7. Pray. Prayer is your greatest and most powerful weapon in the struggle to maintain your marriage. James teaches us that “the effective, fervent prayer of a righteous man avails much” (James 5:16). The word avails means to have force and extraordinary power. Do you want to exert extraordinary force and power upon your mate’s heart and mind? If you do, then pray! Ask God continually to speak and to touch your mate’s heart, to soften the hardness, and to bind Satan’s blinding power in his or her life. When Jesus healed a demon possessed man He explained His method of setting people free from Satan’s power: “How can one enter a strong man's house and plunder his goods, unless he first binds the strong man? And then he will plunder his house” (Matthew 12:29). If your loved one is to be plundered from the kingdom of darkness you must continually fight this battle in prayer. Jesus has given you authority over all the supernatural power of the enemy. “Behold, I give you the authority to trample on serpents and scorpions, and over all the power of the enemy, and nothing shall by any means hurt you” (Luke 10:19). Your authority is not based on your power or ability, but on the powerful name of Jesus. Hold your loved one up before the throne of God and ask the Father to convict as well as to remove the blindness from your spouse. Pray, and pray again. Pray without ceasing (1 Thess. 5:17). Never give up!
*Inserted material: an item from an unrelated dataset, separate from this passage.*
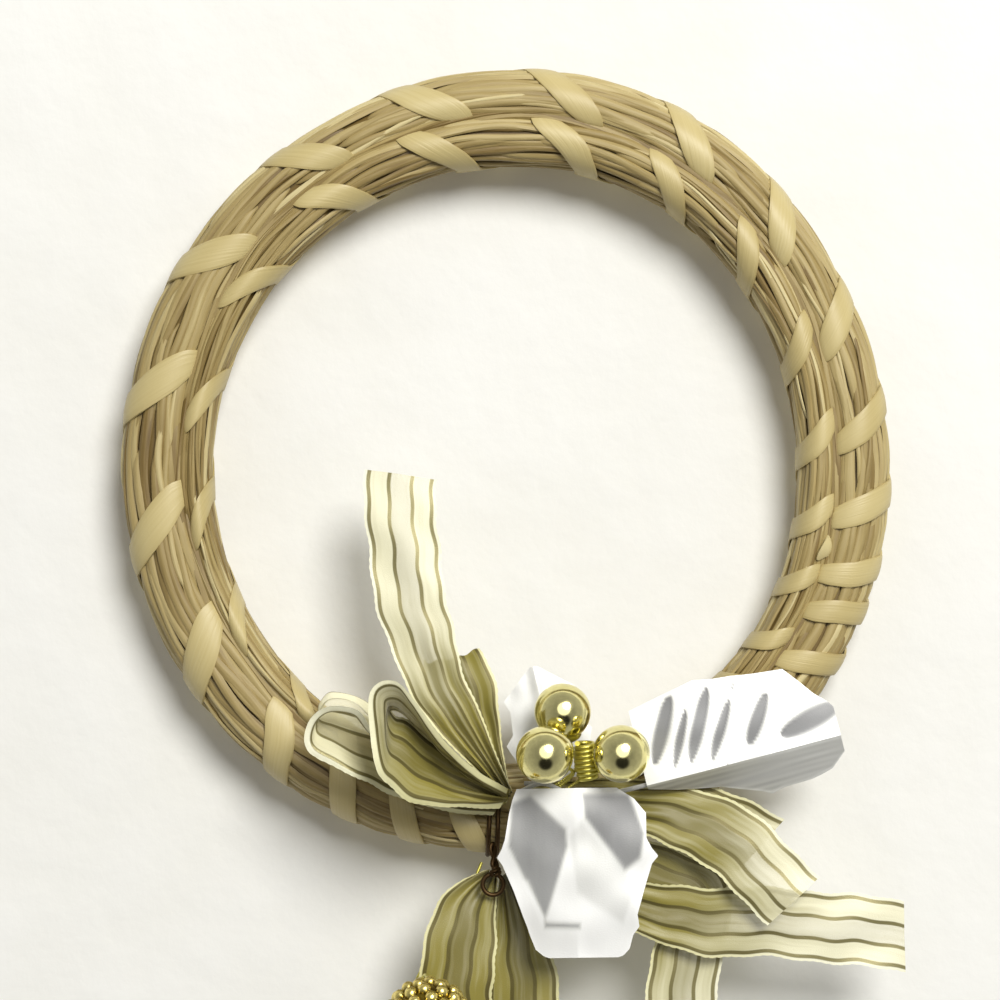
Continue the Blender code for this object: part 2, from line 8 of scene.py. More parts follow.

Don’t get discouraged if you don’t see immediate results. Remember, your mate must respond to God’s conviction and revelation of his or her own free will. You must simply do your part and leave the rest to Him. Remember to pray for yourself, that you may find the strength and courage for the path you are on today. David’s counsel is absolutely essential for your endurance: “Wait on the LORD; be of good courage, and He shall strengthen your heart; wait, I say, on the LORD” (Ps. 27:14)!